#### [SUPPLIED DATA]
— BEGIN —

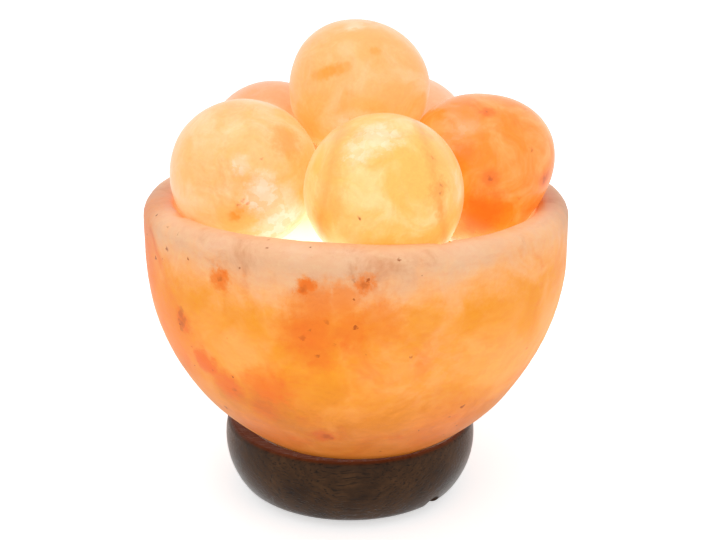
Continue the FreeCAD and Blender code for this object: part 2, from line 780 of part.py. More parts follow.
def glass_path(inset):
    """The bulb's outline from its neck to its crown, moved in by an inset."""
    neck, wide = size("glass_neck_radius") - inset, size("glass_radius") - inset
    neck_bottom_height = cap_top - size("glass_neck_depth")
    shoulder = size("glass_shoulder_height")
    side_start = cap_top + shoulder
    side_end = side_start + size("glass_side_height")
    half_way = cap_top + shoulder / 2
    middle = (neck + wide) / 2
    curve = upright_arc_radius((wide - neck) / 2, shoulder / 2)
    return [(neck, neck_bottom_height), (neck, cap_top), (middle, half_way, curve, -1),
            (wide, side_start, curve, 1), (wide, side_end), (0, side_end + wide, wide, 1)]


def backwards(path):
    """The same outline walked the other way, without its first arc."""
    steps = []
    for step, before in zip(reversed(path), list(reversed(path))[1:]):
        steps.append((before[0], before[1]) + ((step[2], -step[3]) if len(step) == 4 else ()))
    return steps


def make_glass():
    outer = glass_path(as_size(0))
    inner = glass_path(size("glass_wall"))
    crown = inner[-1]
    upright_piece("bulb_glass", outer + [(crown[0], crown[1])] + backwards(inner))


def stem_foot():
    return cap_top - size("glass_neck_depth")


def make_stem():
    """The glass that carries the wires: a flared foot sealed in the neck, drawn in to a pressed top."""
    foot, top = stem_foot(), stem_foot() + size("stem_height")
    flare = size("glass_neck_radius") - size("glass_wall")
    thick = size("glass_wall")
    upright_piece("glass_stem", [
        (flare, foot),
        (flare, foot + thick),
        (size("stem_radius"), foot + thick + (flare - size("stem_radius"))),
        (size("stem_top_radius"), top),
        (0, top),
        (0, foot),
    ])


def swept_wire(name, points, radius):
    """A round wire along straight runs, with mitred corners, whose points and radius come from the sheet."""
    wire = Part.makePolygon(points)
    start = points[1] - points[0]
    section = Part.Wire(Part.makeCircle(radius, points[0], start))
    tube = Part.Wire(wire.Edges).makePipeShell([section], True, False, 1)
    piece = doc.addObject("Part::Feature", name)
    piece.Shape = tube
    piece.Label = name
    return piece


def make_wires():
    """Two lead wires from the stem's top, spread to carry an arched filament between their ends."""
    stem_top = (stem_foot() + size("stem_height")).number
    radius = size("wire_radius").number
    spread, rise = size("wire_spread").number, size("wire_rise").number
    straight = size("wire_straight").number
    inset = size("stem_top_radius").number - 2 * radius
    end_height = stem_top + rise
    leads = []
    for side in (-1, 1):
        leads.append(swept_wire(f"lead_wire_{1 if side < 0 else 2}", [
            FreeCAD.Vector(side * inset, 0, stem_top),
            FreeCAD.Vector(side * inset, 0, stem_top + straight),
            FreeCAD.Vector(side * spread, 0, end_height - straight),
            FreeCAD.Vector(side * spread, 0, end_height),
        ], radius))
    group("lead_wires", leads)
    arch_height = end_height + size("filament_arch").number
    shoulder = end_height + straight / 2
    swept_wire("filament", [
        FreeCAD.Vector(-spread, 0, end_height),
        FreeCAD.Vector(-spread, 0, shoulder),
        FreeCAD.Vector(-spread / 2, 0, arch_height),
        FreeCAD.Vector(spread / 2, 0, arch_height),
        FreeCAD.Vector(spread, 0, shoulder),
        FreeCAD.Vector(spread, 0, end_height),
    ], size("filament_radius").number)


make_bowl()
make_base()
make_screws()
make_feet()
make_balls()
make_plate()
make_clip()
make_holder_body()
make_holder_cap()
make_contact_block()
make_screw_shell()
make_centre_contact()
make_terminals()
make_bulb_cap()
make_insulator()
make_tip()
make_glass()
make_stem()
make_wires()
doc.recompute()


# ---- checking and writing ----

NODES = (
    "salt_bowl", "wood_base", "base_screws",
    "rubber_foot_1", "rubber_foot_2", "rubber_foot_3", "rubber_foot_4",
    "ball_front", "ball_right", "ball_back_right", "ball_back_left", "ball_left", "ball_top",
    "holder_plate", "spring_clip", "holder_body", "holder_cap", "contact_block", "screw_shell",
    "centre_contact", "terminals", "terminal_screws",
    "bulb_cap", "cap_insulator", "tip_contact", "bulb_glass", "glass_stem", "lead_wires", "filament",
)

for item in doc.Objects:
    if "Invalid" in item.State or "Error" in item.State:
        raise RuntimeError(f"{item.Name} failed: {item.State}")

os.makedirs("parts", exist_ok=True)
for name in NODES:
    shape = doc.getObjectsByLabel(name)[0].Shape
    if shape.isNull() or not shape.isValid():
        raise RuntimeError(f"{name} has no valid shape")
    shape.exportStep(f"parts/{name}.step")
    print(f"{name}: {len(shape.Solids)} solid(s), {shape.Volume:.1f} mm3")
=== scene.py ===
# %% [markdown]
# # A salt bowl lamp
#
# The real lamp is a thick bowl carved from a block of orange rock salt. Six turned salt balls are heaped in its
# mouth, a small bulb under them lights the salt from inside, and the bowl sits in a round dark wooden base.
#
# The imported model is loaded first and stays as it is. It says where every piece belongs, so nothing below is
# fitted by eye: a piece takes its place and main sizes from the frame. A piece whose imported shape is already
# right keeps it and only gets a finish. The others are built again, with the unevenness of the real thing.

# %% Load the frame
import math

import bmesh
import bpy
import numpy as np
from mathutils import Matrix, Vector, noise


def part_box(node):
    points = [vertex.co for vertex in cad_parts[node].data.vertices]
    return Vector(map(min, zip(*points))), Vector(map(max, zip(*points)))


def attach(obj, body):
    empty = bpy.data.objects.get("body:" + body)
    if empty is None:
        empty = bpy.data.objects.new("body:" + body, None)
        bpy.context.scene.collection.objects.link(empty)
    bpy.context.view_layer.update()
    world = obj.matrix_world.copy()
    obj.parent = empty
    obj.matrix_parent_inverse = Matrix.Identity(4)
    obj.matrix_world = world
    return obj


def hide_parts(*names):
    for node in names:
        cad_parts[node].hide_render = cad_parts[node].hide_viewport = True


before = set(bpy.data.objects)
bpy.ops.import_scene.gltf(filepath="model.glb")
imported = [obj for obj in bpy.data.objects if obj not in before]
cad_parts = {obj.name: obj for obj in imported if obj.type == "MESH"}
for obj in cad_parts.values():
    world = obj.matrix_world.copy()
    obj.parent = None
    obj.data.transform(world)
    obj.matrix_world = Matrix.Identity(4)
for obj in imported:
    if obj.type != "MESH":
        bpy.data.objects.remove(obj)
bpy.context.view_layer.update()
MM = 0.001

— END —

#### [PROBLEM REQUIREMENTS]
Within the listing above, give again exactly every line from the line with "for item in" through the line with "cad_parts[node].hide_render = cad_parts[node].hide_viewport", both included, and no other line.

#### [RESULT]
for item in doc.Objects:
    if "Invalid" in item.State or "Error" in item.State:
        raise RuntimeError(f"{item.Name} failed: {item.State}")

os.makedirs("parts", exist_ok=True)
for name in NODES:
    shape = doc.getObjectsByLabel(name)[0].Shape
    if shape.isNull() or not shape.isValid():
        raise RuntimeError(f"{name} has no valid shape")
    shape.exportStep(f"parts/{name}.step")
    print(f"{name}: {len(shape.Solids)} solid(s), {shape.Volume:.1f} mm3")
=== scene.py ===
# %% [markdown]
# # A salt bowl lamp
#
# The real lamp is a thick bowl carved from a block of orange rock salt. Six turned salt balls are heaped in its
# mouth, a small bulb under them lights the salt from inside, and the bowl sits in a round dark wooden base.
#
# The imported model is loaded first and stays as it is. It says where every piece belongs, so nothing below is
# fitted by eye: a piece takes its place and main sizes from the frame. A piece whose imported shape is already
# right keeps it and only gets a finish. The others are built again, with the unevenness of the real thing.

# %% Load the frame
import math

import bmesh
import bpy
import numpy as np
from mathutils import Matrix, Vector, noise


def part_box(node):
    points = [vertex.co for vertex in cad_parts[node].data.vertices]
    return Vector(map(min, zip(*points))), Vector(map(max, zip(*points)))


def attach(obj, body):
    empty = bpy.data.objects.get("body:" + body)
    if empty is None:
        empty = bpy.data.objects.new("body:" + body, None)
        bpy.context.scene.collection.objects.link(empty)
    bpy.context.view_layer.update()
    world = obj.matrix_world.copy()
    obj.parent = empty
    obj.matrix_parent_inverse = Matrix.Identity(4)
    obj.matrix_world = world
    return obj


def hide_parts(*names):
    for node in names:
        cad_parts[node].hide_render = cad_parts[node].hide_viewport = True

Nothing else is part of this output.